14 de dezembro de 2005

A imprudência do roubo

"As autoridades do Rio de Janeiro se disseram horrorizadas com a queima do ônibus 350, e repudiaram o justiçamento dos supostos autores, assassinados por um bando rival. Só quem pode julgar é o Estado!, bradaram os homens da lei. No Rio, em Brasília e no resto do território, o discurso ético está tinindo. Na prática, está tudo pronto para a próxima imolação no trânsito e o próximo assalto ao Estado, mas com a verve afiada das autoridades será tudo muito menos doloroso.
O Brasil que se indignou com o mensalão está achando normalíssimo o drible na lei eleitoral. A regra do jogo é que não se podem alterar as normas da eleição menos de um ano antes da realização dela, para evitar pequenos (ou grandes) golpes políticos. Mas a cláusula que limita os direitos dos pequenos partidos, a obrigatoriedade de repetição das alianças federais nos estados, o que pode e o que não pode nos comícios – está tudo, enfim, em aberto a dez meses das eleições.

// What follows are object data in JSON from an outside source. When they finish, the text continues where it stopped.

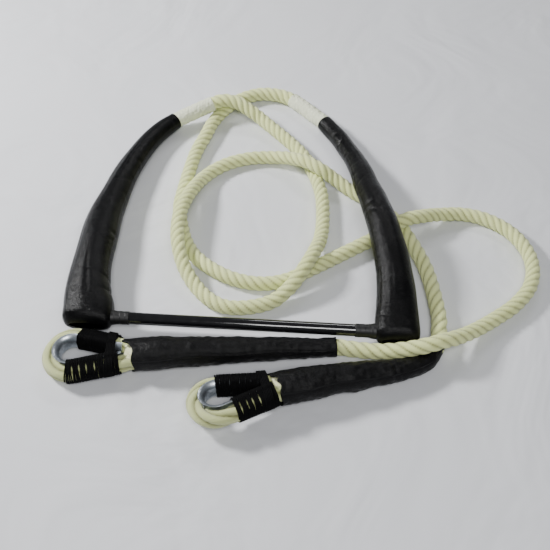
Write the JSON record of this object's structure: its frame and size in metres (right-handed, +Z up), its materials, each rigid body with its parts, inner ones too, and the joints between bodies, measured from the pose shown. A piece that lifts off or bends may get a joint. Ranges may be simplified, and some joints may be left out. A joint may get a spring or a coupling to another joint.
{
  "type": "static trapeze",
  "caption": "Padded circus trapeze laid flat: black bar, two leather-covered rope arms and two cotton ropes ending in leather-sleeved thimble eyes.",
  "frame": {"origin": "on the floor, in the middle of the footprint of the bar and its two padded arms", "axes": "+X along the bar, +Y from the bar towards the arm tips, +Z up"},
  "size_m": [1.0001, 0.9941, 0.1074],
  "materials": {
    "bar_paint": "gloss black paint",
    "plug_plastic": "matt",
    "collar_steel": "brushed",
    "rope_cotton": "natural cotton, laid",
    "seizing_twine": "waxed",
    "padding": "felt padding",
    "arm_leather": "glossy black",
    "sleeve_leather": "soft matt black",
    "black_thread": "waxed thread",
    "black_tape": "gloss",
    "white_tape": "cloth tape",
    "thimble_zinc": "galvanised",
    "black_twine": "waxed twine"
  },
  "bodies": {
    "root": {"bar_tube": "bar_paint", "left_bar_plug": "plug_plastic", "right_bar_plug": "plug_plastic", "left_inner_collar": "collar_steel", "right_inner_collar": "collar_steel", "left_outer_collar": "collar_steel", "right_outer_collar": "collar_steel", "left_core_rope": "rope_cotton", "right_core_rope": "rope_cotton", "left_bar_seizing": "seizing_twine", "right_bar_seizing": "seizing_twine", "left_arm_padding": "padding", "right_arm_padding": "padding", "left_arm_cover": "arm_leather", "right_arm_cover": "arm_leather", "left_cover_stitching": "black_thread", "right_cover_stitching": "black_thread", "left_bar_cuff": "black_tape", "right_bar_cuff": "black_tape", "left_tip_tape": "white_tape", "right_tip_tape": "white_tape", "left_rope": "rope_cotton", "right_rope": "rope_cotton", "left_sleeve": "sleeve_leather", "right_sleeve": "sleeve_leather", "left_sleeve_stitching": "black_thread", "right_sleeve_stitching": "black_thread", "left_eye_rope": "rope_cotton", "right_eye_rope": "rope_cotton", "left_thimble": "thimble_zinc", "right_thimble": "thimble_zinc", "left_upper_whipping": "black_twine", "right_upper_whipping": "black_twine", "left_lower_whipping": "black_twine", "right_lower_whipping": "black_twine"}
  },
  "joints": []
}
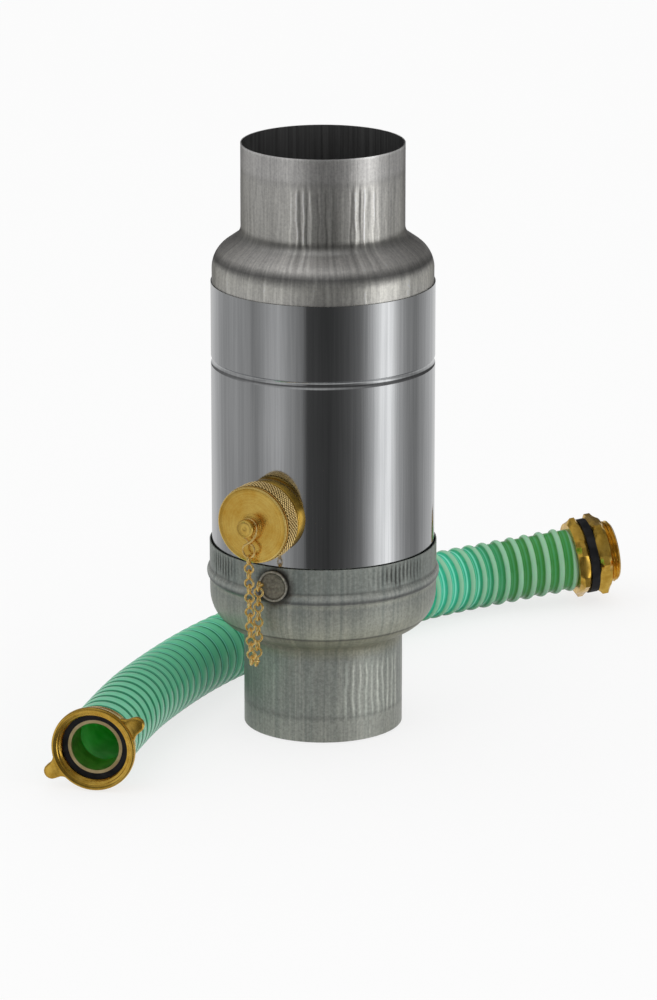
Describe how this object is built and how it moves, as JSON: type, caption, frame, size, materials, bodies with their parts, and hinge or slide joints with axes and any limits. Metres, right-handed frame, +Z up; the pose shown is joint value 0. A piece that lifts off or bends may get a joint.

Teve fraude com as camisetas da Coteminas? Proíbe camiseta na campanha. E assim vai caminhando o Brasil, como uma grande obra aberta, rabiscando sobre as coxas as regras do jogo com o jogo começado.
Pensando bem, é muito mais prático um sistema maleável como esse. Não deu tempo de alterar a lei no prazo determinado? Prorrogue-se o prazo. Chega de rigidez e intolerância. No dia da eleição, parte dos eleitores se atrasou na praia e compareceu às urnas depois do prazo? Prorrogue-se a votação até o dia seguinte. É um absurdo cassar um direito cívico de um cidadão apenas por ele ter desejado pegar um pouco mais de sol.
O país enojado pelo mensalão parece não ver o menor problema nessa licença poética sobre a lei eleitoral. Dois meses a menos, dois meses a mais, que diferença faz? O Brasil roubado por Delúbio e Valério assiste a um grande acordo para roubar um pouquinho o prazo eleitoral, roubar um pouquinho a lei, passando por cima dela à luz do dia, e ninguém se impressiona. Desta vez, nem os oportunistas da OAB aproveitaram o mote.
Deve ser por isso que o país está mais ou menos grávido da ética. Provavelmente é por isso que o ex-ministro Luiz Gushiken, o senhor dos fundos de pensão, declara com a maior tranqüilidade, sem qualquer salvaguarda retórica, que Delúbio Soares “cometeu uma imprudência ao mexer com caixa dois”, em entrevista a Helena Chagas. Não, não foi apenas uma incontinência verbal, ao estilo Lula. Gushiken estava fazendo, por incrível que possa parecer, a defesa deliberada da moral do companheiro tesoureiro. “Eticamente, sob o ponto de vista pessoal, Delúbio não tem essa mácula”, declarou o ex-ministro-chefe da Secretaria de Comunicação.
Se o esquema milionário de caixa dois montado por Delúbio não maculou a sua pessoa, e se um ex-ministro de Estado pode dizer isso em público com tranqüilidade e desinibição, está explicado por que um empurrãozinho na lei eleitoral não preocupa o país. Afinal, o que não mata, engorda. Para Luiz Gushiken, o crime de caixa dois cometido por Delúbio Soares foi uma distração. Enquanto isso, o Brasil segue discutindo alegremente a verticalização das alianças partidárias para 2006, distraidamente fora do prazo legal, com o concurso das opiniões e palpites de bacharéis e ministros do Supremo. Nem dá para entender por que implicaram tanto com o Severino Cavalcanti.
Esse Brasil meio ético, que vive com a paranóia de que tudo terminará em pizza, está conseguindo a proeza de discutir a moralização das eleições ao mesmo tempo em que as desmoraliza – por atropelar suas regras. Discute-se, fora de hora, entre outras medidas salvadoras, a proibição da distribuição de camisetas e o fim da reeleição. Tudo absolutamente inócuo enquanto as autoridades não aprenderem o mandamento revolucionário: cumprir a lei.
Trata-se de um princípio simples. No mundo dos traficantes de drogas, por exemplo, ele é bem disseminado e obedecido. Roubou moradores, aterrorizou nas “áreas protegidas”, queimou ônibus com gente dentro? Morre. Não é um modelo de civilidade, mas contrastado com autoridades que exercem a ética da garganta para fora, pode deixar uns e outros confusos. E quando a banda civilizada trata a lei conforme o gosto do freguês, crime e imprudência passam a ser, realmente, quase a mesma coisa."

Um comentário:

Anônimo disse...

Luiz, meu amigo, há certos artigos que deveriam ser reproduzidos e distribuídos nas esquinas. Este é um deles.